La semana pasada regresé al Reino Unido por primera vez tras el referéndum que determinó su salida de la Unión Europea. Es decir, el comienzo de ese proceso inagotable y frustrante que denominamos brexit. El acontecimiento que no solo cambió la relación del Reino Unido con el resto de Europa, sino que también alteró la de muchas personas de otros países con aquella nación antes querida, deseada y -en muchos casos- intensamente vivida.

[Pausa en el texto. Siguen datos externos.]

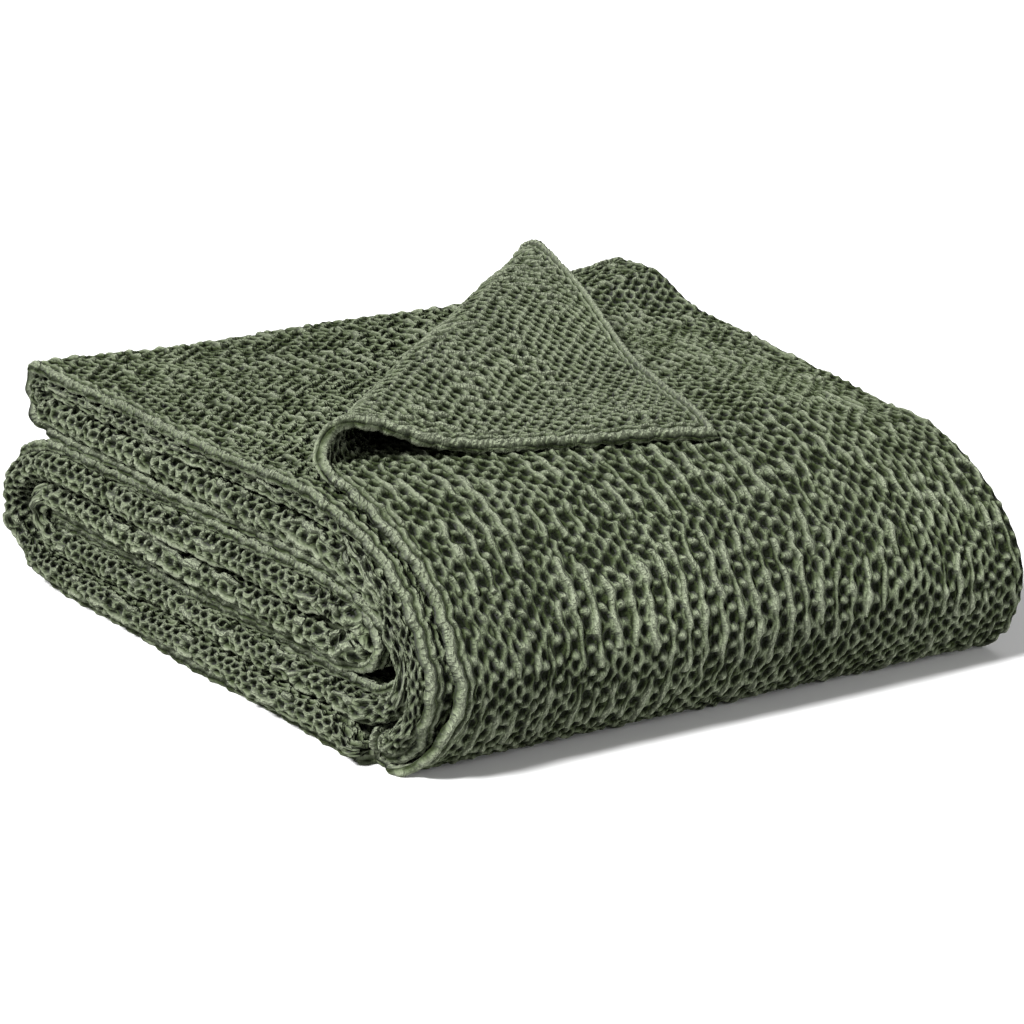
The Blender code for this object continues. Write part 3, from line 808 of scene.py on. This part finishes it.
# Camera with a long lens, a little above the bundle and in front of its left end.
AZIMUTH, ELEVATION = math.radians(-32.822), math.radians(17.086)
AIM, DISTANCE = Vector((0.0039, -0.0060, 0.0703)), 2.7121
LENS, SENSOR_WIDTH = 149.614, 36.0
away = Vector((math.sin(AZIMUTH) * math.cos(ELEVATION), -math.cos(AZIMUTH) * math.cos(ELEVATION),
               math.sin(ELEVATION)))
camera_data = bpy.data.cameras.new("camera")
camera_data.lens = LENS
camera_data.sensor_width = SENSOR_WIDTH
camera = bpy.data.objects.new("camera", camera_data)
camera.location = AIM + away * DISTANCE
camera.rotation_mode = "QUATERNION"
camera.rotation_quaternion = (-away).to_track_quat("-Z", "Y")
bpy.context.scene.collection.objects.link(camera)
bpy.context.scene.camera = camera


# Studio light: one large soft key from high on the left that rakes the weave, a weak fill at the
# right front, a rim from behind on the right, and pale walls all round.
WALL_COLOUR, WALL_LIGHT = (1.0, 1.0, 1.0, 1.0), 0.20
FILL_WATTS, FILL_SIZE, RIM_WATTS, RIM_SIZE = 27.0, 1.3, 16.0, 1.2
KEY_STRENGTH, KEY_SPREAD = 7.2, math.radians(13.0)
bpy.context.scene.view_settings.view_transform = "Standard"
world = bpy.data.worlds.new("studio")
bpy.context.scene.world = world
world.use_nodes = True
world.node_tree.nodes["Background"].inputs["Color"].default_value = WALL_COLOUR
world.node_tree.nodes["Background"].inputs["Strength"].default_value = WALL_LIGHT


def hang_light(name, kind, place, direction, energy):
    """A lamp at a place that shines in a direction, with its light to set its spread on."""
    light = bpy.data.lights.new(name, kind)
    light.energy = energy
    lamp = bpy.data.objects.new(name, light)
    lamp.location = place
    lamp.rotation_mode = "QUATERNION"
    lamp.rotation_quaternion = Vector(direction).to_track_quat("-Z", "Y")
    bpy.context.scene.collection.objects.link(lamp)
    return light


hang_light("fill", "AREA", (1.0, -1.9, 0.80), (-1.0, 1.9, -0.75), FILL_WATTS).size = FILL_SIZE
hang_light("rim", "AREA", (1.4, 1.6, 1.5), (-1.4, -1.6, -1.42), RIM_WATTS).size = RIM_SIZE
hang_light("key", "SUN", (0.0, 0.0, 0.0), (0.68, 0.13, -0.72), KEY_STRENGTH).angle = KEY_SPREAD
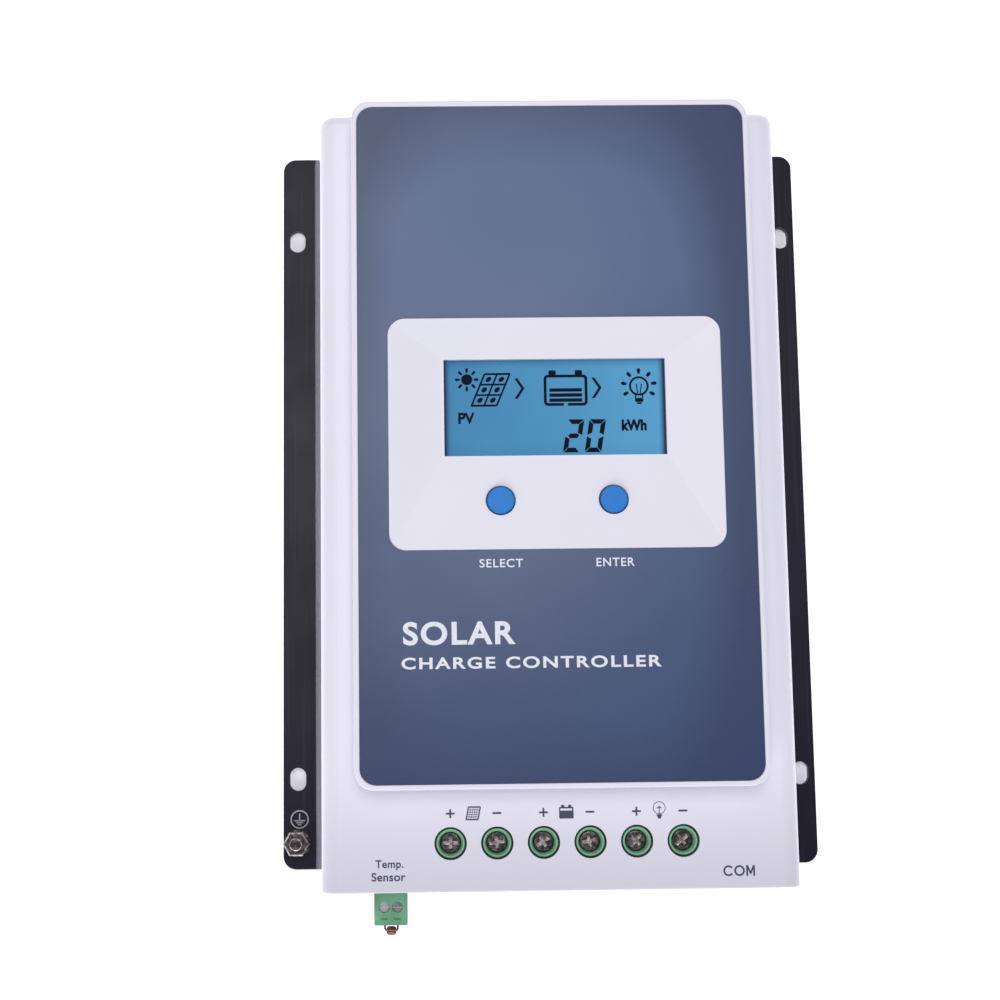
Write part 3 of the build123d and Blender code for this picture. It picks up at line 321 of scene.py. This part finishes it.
def dark_steel():
    """Blackened plating with stains, and painted glints that make its edges and the clamp screws'
    recesses bright.
    """
    graph = Graph("dark_steel", Metallic=1.0)
    patches = graph.spread(graph.noise(900, 3), 0.44, 0.6)
    plated = graph.mix(patches, linear(58, 54, 54), linear(112, 104, 104))
    up = graph.upward()
    # Painted highlight: slanted edges are painted bright.
    painted_edge_glint = graph.math(
        "MULTIPLY", graph.spread(up, 0.3, 0.5), graph.spread(up, 0.9, 0.97, 1.0, 0.0)
    )
    _, _, z = graph.axes()
    # Painted glints: the clamp screws' recesses are painted bright.
    below_rim = graph.spread(z, CLAMP_HEAD_TOP - 0.8 * MM, CLAMP_HEAD_TOP - 0.3 * MM, 1.0, 0.0)
    in_head = graph.spread(z, CLAMP_HEAD_TOP - 2.0 * MM, CLAMP_HEAD_TOP - 1.6 * MM)
    painted_recess_glint = graph.math("MULTIPLY", graph.math("MULTIPLY", below_rim, in_head), 0.66)
    glints = graph.spread(graph.noise(1300, 2), 0.4, 0.62, 0.25, 1.0)
    # Painted glints: edges and recesses mixed towards a bright colour, broken up by noise.
    painted_glint_mask = graph.math("MULTIPLY", graph.math("MAXIMUM", painted_recess_glint, painted_edge_glint), glints)
    graph.feed("Base Color", graph.mix(painted_glint_mask, plated, linear(222, 214, 210)))
    graph.feed("Roughness", graph.spread(patches, 0.0, 1.0, 0.40, 0.26))
    graph.bump(graph.noise(1100, 3), 0.3, 0.05 * MM)
    return graph.material


def button_blue():
    """Blue caps with a fine satin grain, and painted shade that darkens them down their sides."""
    graph = Graph("button_blue", Specular_IOR_Level=0.35)
    tone = graph.mix(graph.drift(60, 4), linear(12, 118, 206), linear(18, 126, 214))
    # Painted shade: the caps darken down their sides.
    side = graph.spread(graph.upward(), 0.45, 0.85, 1.0, 0.0)
    graph.feed("Base Color", graph.mix(side, tone, linear(16, 46, 86)))
    graph.feed("Roughness", graph.drift(140, 3, 0.38, 0.48))
    graph.bump(graph.noise(1200, 2), 0.1, 0.02 * MM)
    return graph.material


def capacitor_sleeve():
    """Aluminium can whose side is shrink-wrapped in dark printed film."""
    graph = Graph("capacitor_sleeve", Coat_Weight=0.3)
    bare = graph.spread(graph.upward(), 0.6, 0.9)
    film = graph.mix(graph.drift(120), linear(26, 30, 48), linear(34, 38, 58))
    graph.feed("Base Color", graph.mix(bare, film, linear(190, 190, 192)))
    graph.feed("Metallic", bare)
    graph.feed("Roughness", graph.drift(90, 3, 0.25, 0.4))
    return graph.material


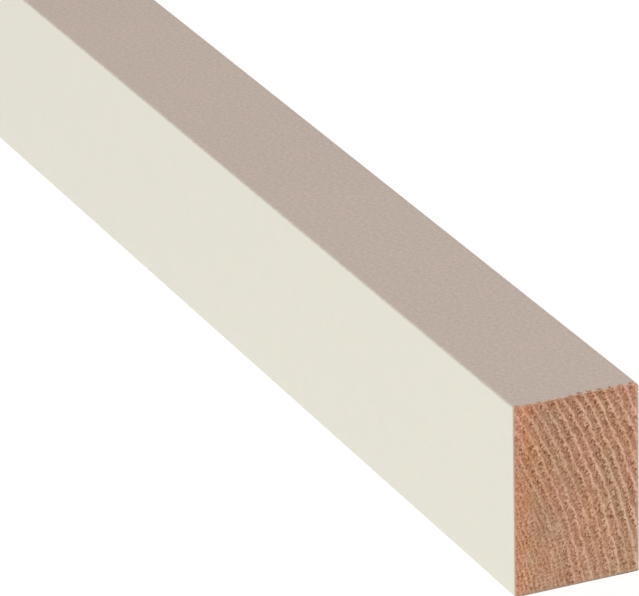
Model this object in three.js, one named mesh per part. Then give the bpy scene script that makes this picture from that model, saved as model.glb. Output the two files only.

La sociología de salón tiene limitaciones evidentes, pero me atrevo a exponer algunas observaciones de este reencuentro con el país donde viví y trabajé durante ocho años. El primero es que las heridas del referéndum de 2016 siguen abiertas y, lo que es peor, siguen ahondándose. Medio país ve cómo se le está arrastrando a un abismo sin sentido, y el otro medio siente que una minoría antipatriótica y antidemocrática amenaza de manera incesante su voluntad de ser libre. La división entre dos proyectos enfrentados no tiene visos de acabar, alimentado como está cada uno por una sensación de agravio, por un ecosistema mediático cerrado y por un argumentario meticulosamente construido. Quienes aún creen en el efecto saludable de cualquier referéndum como forma de resolver divisiones sociales podrían tomar nota de ello, aunque sospecho que no lo harán.
Pero aún hay algo más profundo: una suerte de pesimismo en el ambiente. El país parece haber perdido por completo esa sensación de confianza en su futuro de los años de cool Britannia, esa etapa de finales de los 90 y comienzos de los 2000 en la que Reino Unido volvió a verse a sí mismo como icono de una modernidad desenfadada y posibilista. Aquella fue la última vez -y quizá la primera desde los años 60- en la que el mundo se enamoró de Reino Unido, como la cara simpática de la modernidad anglosajona; y también la última vez en la que Reino Unido se enamoró de sí mismo, con esa complacencia banal y brillantemente feliz que puede detectarse en películas como Love Actually. En los años posteriores al estallido de la crisis financiera, y a medida que se hacían patentes los límites del sistema, vimos cómo se empezaba a desmantelar ese optimismo nacional. Y ahora parece que el brexit ha terminado de arramblar con lo que quedaba de él.
Sin embargo, cualquier regreso a Reino Unido también recuerda que nuestra relación con aquel país sigue apoyándose en un entramado afectivo e intelectual de una gran consistencia. Se ve fundamentalmente en los amigos que siguen ahí y a los que siempre queremos visitar; se ve en el arraigo de tantos europeos que llevan años trabajando en empresas e instituciones británicas, que tienen parejas nacidas en ese país y en algunos casos hipotecas y hasta niños. Se ve en todos los que aún encuentran en Reino Unido el mejor lugar para desarrollar su carrera profesional, al menos durante la veintena, y que después se encuentran muy asentados como para volver a marcharse. Se ve en la calidad y la intensidad de su vida cultural, que sigue resultando tan sugerente como siempre. Y también se ve en la conclusión a la que llegamos, de forma inevitable, los que sí hemos regresado a nuestros países: siempre estaremos marcados por los años que pasamos ahí.
Al final, volvemos al hecho de que las relaciones culturales y sentimentales entre países, al menos en Europa occidental, siempre han sido intensamente complicadas. Y Reino Unido no ha sido una excepción. De Jovellanos a Maeztu, nuestra forma de ver y de imaginar aquel país ha estado llena de ambivalencias, puntos ciegos y tensiones entre deseo y rechazo, entrega y temor, vivencia y fantasía. Deberemos resignarnos a que la Inglaterra post-brexit sea el siguiente capítulo de esta densa e inacabable historia.